3) A wide range of scholarly and mainstream dissemination activities: publication of an anthology, 1 policy-level seminar in collaboration with the Norwegian Embassy, Innovation Norway’s Tokyo Office and stakeholders in Japan, joint participation in an international conference, and public events.
4) The submission of new research funding applications to ensure the sustainability of the partnership.
5) The organization of a jointly taught summer institute (Japan) and new Ph.D. course (Norway) allowing for the further development of students’ theoretical knowledge and global perspectives
Actual and potential outcomes and impacts based on project results:
1) The NJ_BREGED project has generated high-quality comparative research in both Japan and Norway, mostly co-authored across national borders, leading to the development of new research areas and curricular innovation.

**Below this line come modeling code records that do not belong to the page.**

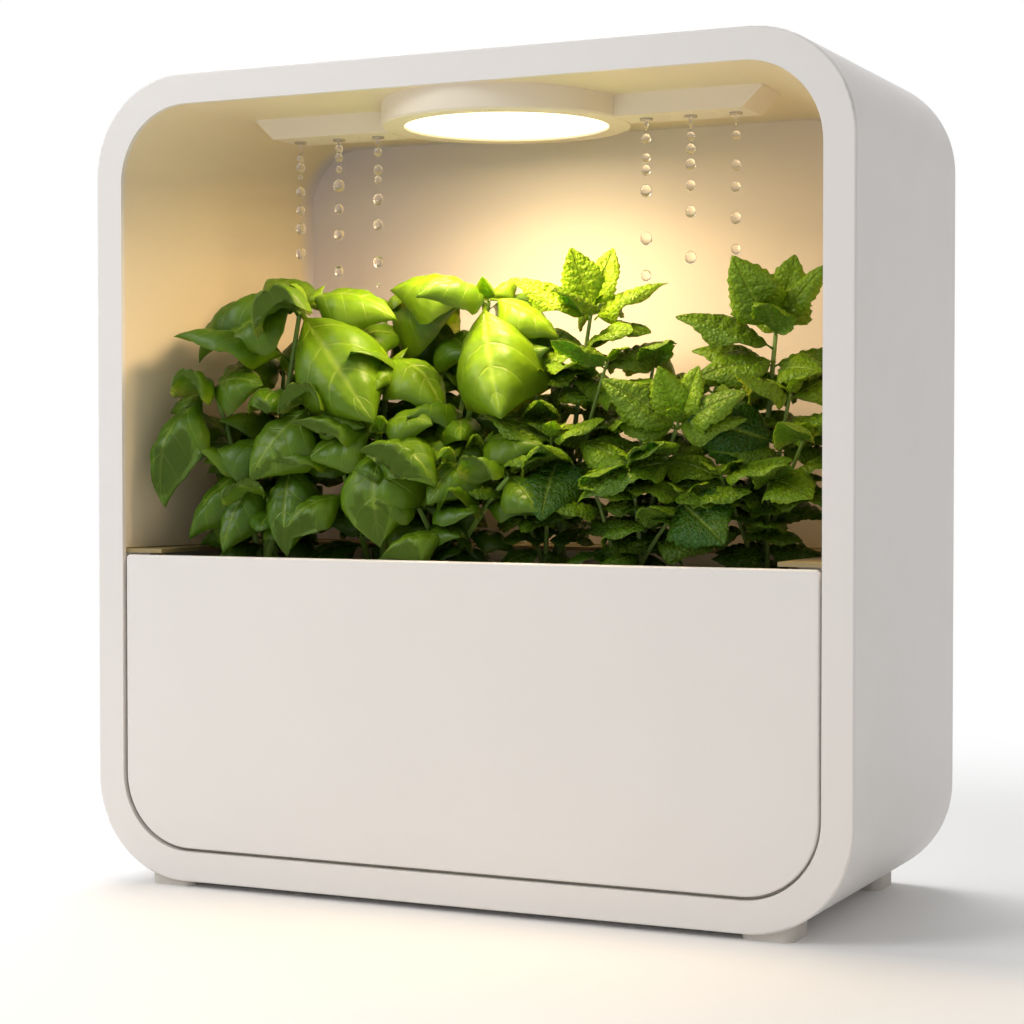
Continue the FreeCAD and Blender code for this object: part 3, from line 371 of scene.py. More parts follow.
# %% Leaf kinds
@dataclass
class LeafKind:
    """Outline points are (place along the leaf, share of the widest half width), and each form is
    (bend, cup, twist, wave). Thickness and swell are shares of the leaf's length and width."""

    name: str
    outline: list
    forms: list
    veins: int
    teeth: int
    rows: int
    columns: int
    thickness: float
    swell: float
    fullness: float
    overall: float

    def half_width(self, u):
        """Share of the widest half width at u, eased between the outline's points."""
        for (u0, w0), (u1, w1) in zip(self.outline, self.outline[1:]):
            if u <= u1:
                t = (u - u0) / (u1 - u0)
                smooth = 3 * t * t - 2 * t**3
                return w0 + (w1 - w0) * smooth * 0.4 + (w1 - w0) * t * 0.6
        return self.outline[-1][1]


basil_kind = LeafKind(
    "basil",
    [(0, 0.06), (0.12, 0.05), (0.17, 0.42), (0.27, 0.80), (0.42, 1.0), (0.60, 0.93), (0.77, 0.64),
     (0.90, 0.30), (0.97, 0.10), (1, 0.01)],
    [(0.5, 0.45, 0.2, 0.06), (1.0, 0.60, -0.3, 0.05), (1.5, 0.75, 0.25, 0.04),
     (1.1, 0.35, 0.5, 0.10), (1.9, 0.55, -0.2, 0.06), (0.7, 0.9, 0.1, 0.03)],
    veins=5, teeth=0, rows=20, columns=12, thickness=0.009, swell=0.045, fullness=1.10, overall=1.1,
)
mint_kind = LeafKind(
    "mint",
    [(0, 0.07), (0.07, 0.06), (0.12, 0.50), (0.24, 0.90), (0.38, 1.0), (0.56, 0.90), (0.74, 0.62),
     (0.88, 0.33), (0.96, 0.13), (1, 0.01)],
    [(0.3, 0.10, 0.2, 0.10), (0.7, 0.22, -0.3, 0.14), (1.1, 0.05, 0.3, 0.16),
     (0.5, 0.45, 0.0, 0.08)],
    veins=8, teeth=10, rows=30, columns=8, thickness=0.012, swell=0.06, fullness=1.08, overall=1.04,
)
VEIN_SLOPE = 0.28  # how far a side vein runs on towards the tip, between midrib and edge


# %% [markdown]
# A leaf's middle line bends downwards, and its chord from base to tip lies along X with length one,
# so that a later step can stretch and turn it between two points in the garden. Its sides fold
# down by the cup value, and the skin swells between the veins.


# %% Build one leaf shape
FULL_TURN = 6.28
STILL_PLACE = 0.4  # where along the leaf a twist turns nothing
CUP_NARROWING = 0.16
GROOVE_DEPTH, GROOVE_WIDTH = 0.030, 0.16
COLUMN_ARC = 1.45  # the columns lie closer together towards the edges
TOOTH_DEPTH, TOOTH_LEAN = 0.16, 0.012
RIM_WAVES = 1.7


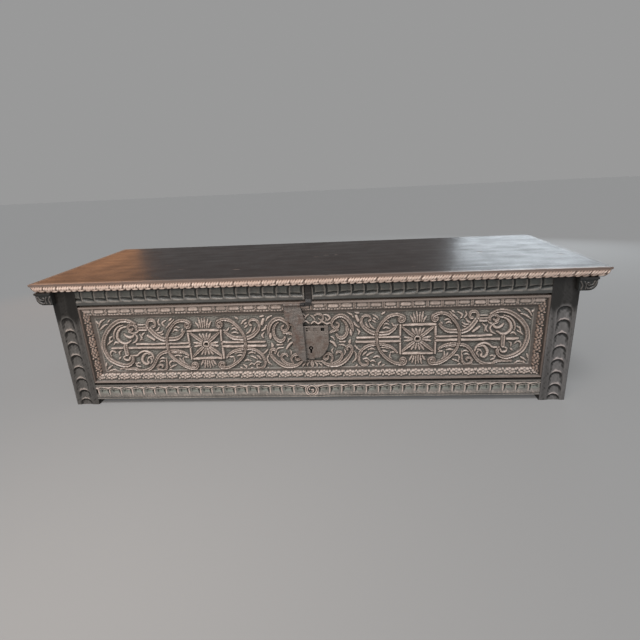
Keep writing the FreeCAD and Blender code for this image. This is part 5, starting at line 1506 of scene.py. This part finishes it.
@dataclass
class Lid:
    """The polished lid: a wide board, a front strip and a carved edge on three sides."""

    effects: Effects
    lip: float = 7 * MM
    lip_step: float = 3 * MM
    recess: float = 13 * MM
    seam: float = 0.5 * MM
    strip_depth: float = 45 * MM
    overlap: float = 2 * MM
    pitch: float = 41 * MM
    depth: float = 2.5 * MM
    lean: float = 0.55
    step: float = 5 * MM
    worn_depth: float = 0.3 * MM
    worn_most: float = 1 * MM
    sound_edge: float = 20 * MM
    scar_depth: float = 1.2 * MM
    wave: Unevenness = Unevenness(41, 0.16, 0.22 * MM)
    edge_tone: float = 0.06
    flat_tone: float = 0.38
    scars: tuple[tuple[float, float, float], ...] = (
        (772, 194, 7), (-488, 225, 5), (-420, 160, 6), (-231, 130, 7), (7, 295, 5), (40, 320, 6),
        (75, 322, 5), (553, 283, 7), (-120, 330, 4), (310, 96, 4), (-300, 480, 5), (180, 520, 5),
        (-60, 540, 4))

    def edge(self, origin: Sequence[float], along: Vector, inward: Vector, length: float,
             mitres: tuple[float, float]) -> EdgeCarving:
        """One run of the lid's carved edge, measured down from its top.

        Args:
            origin: Start of the run on the top edge.
            along: Direction of the run.
            inward: Direction in from the edge.
            length: Length of the run.
            mitres: 1 at an end that meets another run, else 0.

        Returns:
            The run, ready to add to a shell.
        """
        box = Bounds.of("lid_board")
        thick = box.high.z - box.low.z
        slope = self.recess - self.lip_step

        def profile(down: np.ndarray) -> np.ndarray:
            share = np.clip((down - self.lip) / (thick - self.lip), 0, 1)
            curve = self.lip_step + slope * share - 0.3 * slope * np.sin(share * math.pi)
            return np.where(down <= self.lip, 0.0, -curve)

        behind = -self.recess - self.overlap
        leaves = domes(ACANTHUS, self.pitch, thick, self.depth, self.lip, self.lean)
        return EdgeCarving(Vector(origin), along, Vector((0, 0, -1)), -inward, length, profile, thick,
                           ((thick, behind), (0.0, behind)), leaves, mitres, self.lip, self.edge_tone,
                           recessed=True)

    def build(self) -> None:
        """Build the board, the strip and their carved edges."""
        board, strip = Bounds.of("lid_board"), Bounds.of("lid_front_strip")
        top, foot = board.high.z, board.low.z
        left, right, front, back = board.low.x, board.high.x, strip.low.y, board.high.y
        joint = front + self.strip_depth
        inset = self.recess
        x, y = Vector((1, 0, 0)), Vector((0, 1, 0))
        polish = POLISHED.material(self.effects, Grain.ALONG_X)
        # The front edge takes the very pale finish: partly wear, partly painted light.
        pale, dull = LID_EDGE_LIT_WOOD.material(self.effects, Grain.ALONG_X), DULL.material(self.effects, Grain.ALONG_Y)

        strip_end = joint - self.seam
        of_strip, of_board = ("lid_front_strip", "wood_carved"), ("lid_board", "wood_lid")
        runs = [("lid_front_edge", (left, front, top), x, y, right - left, (1.0, 1.0), of_strip, pale)]
        for side, x_end, inward in ((Side.LEFT, left, x), (Side.RIGHT, right, -x)):
            runs += [(f"lid_strip_end_{side.word}", (x_end, front, top), y, inward, strip_end - front,
                      (1.0, 0.0), of_strip, dull),
                     (f"lid_board_end_{side.word}", (x_end, joint, top), y, inward, back - joint, (0.0, 0.0),
                      of_board, dull)]
        for name, origin, along, inward, length, mitres, (node, slot), finish in runs:
            shell = Shell(name)
            self.edge(origin, along, inward, length, mitres).add_to(shell)
            shell.build("lid", node, slot, finish)
        for name, low_y, high_y, (node, slot) in (("lid_strip_flat", front + inset, strip_end, of_strip),
                                                  ("lid_board_flat", joint, back, of_board)):
            shell = Shell(name)
            self.flat(shell, (left + inset, low_y), (right - inset, high_y), foot, top)
            shell.build("lid", node, slot, polish)

    def flat(self, shell: Shell, low: tuple[float, float], high: tuple[float, float], foot: float,
             top: float) -> None:
        """A board's flat, a little worn and scarred on top.

        Args:
            shell: What it is added to.
            low: Lowest corner in plan.
            high: Highest corner in plan.
            foot: Underside.
            top: Top side.
        """
        xs, ys = spaced(low[0], high[0], self.step), spaced(low[1], high[1], self.step)
        across, back = np.meshgrid(xs, ys, indexing="ij")
        wave = self.wave.at(across, back * 3)
        edge = np.minimum.reduce([across - low[0], high[0] - across, back - low[1], high[1] - back])
        worn_away = np.clip(self.worn_depth + wave, 0, self.worn_most)
        height = top - worn_away * smoothstep(0, self.sound_edge, edge)
        front = Bounds.of("lid_front_strip").low.y
        worn = np.full((len(xs), len(ys) + 2), self.flat_tone)
        for x, y, radius in self.scars:
            share = np.hypot((across - x * MM) * 0.35, back - front - y * MM) / (radius * MM)
            height -= self.scar_depth * np.exp(-share**2 * 3)
            worn[:, :-2] += np.exp(-share**2 * 3)
        rings = np.zeros((len(xs), len(ys) + 2, 3))
        rings[:, :, 0] = xs[:, None]
        rings[:, :-2, 1], rings[:, -2, 1], rings[:, -1, 1] = ys, ys[-1], ys[0]
        rings[:, :-2, 2], rings[:, -2:, 2] = height, foot
        shell.sweep(rings, np.full_like(worn, 0.5), np.clip(worn, 0, 1))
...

2) A number of shorter mobility stays and visits that have strengthened the collaboration (both students and staff)
3) A wide range of scholarly and mainstream dissemination activities including 1 co-edited anthology and 1 journal article (plus one in review), an online policy seminar and several research and teaching seminars and workshops
4) Three successful grant application: UTFORSK (HK-dir), a post doc fellowship (JSPS (Japan Society for the Promotion of Science) and a COIL pilot project (HK-dir)
The NJ_BREGED project aims at strengthening the pre-existing yet nascent collaboration between the Center for Gender Studies-NTNU and Institute for Gender Studies–Ochanomizu University. Both partners have active research agendas built around gender equality and diversity, similar educational offerings (B.A., M.A. and Ph.D Gender Studies programs), and the desire to expand joint research and teaching efforts.
For the Centre for Gender Studies at NTNU, this cooperation would serve to a) reinforce the comparative dimension of its teaching and research at all levels by implicating graduate students in world-class research on gender, b) open multiple avenues for collaboration and dissemination, and c) allow research groups and students to develop an international network. For the IGS in Japan, the collaboration would connect with current research and policy efforts to reduce gender disparities.
Beyond this, NJ_BREGED has a visionary aim–the promotion of a more gender equal and diverse society through the close association of education, research and policy.
As most of NJ_BREGED’s core participants are institutionally, scientifically and pedagogically anchored in the project’s key aims, efforts to integrate the research findings into courses at the B.A., M.A. and Ph.D. levels will be facilitated.
The following overarching questions are addressed in the NJ_BREGED project:
To what extent and in which ways can we envisage and/or problematize the export of the Norwegian dual earner/dual career model of gender equality to a national context with differing political systems and culture?
How does the political ideal of gender equality relate to other axes of difference, such as social class, ethnicity/race, sexuality and age within and across both national contexts?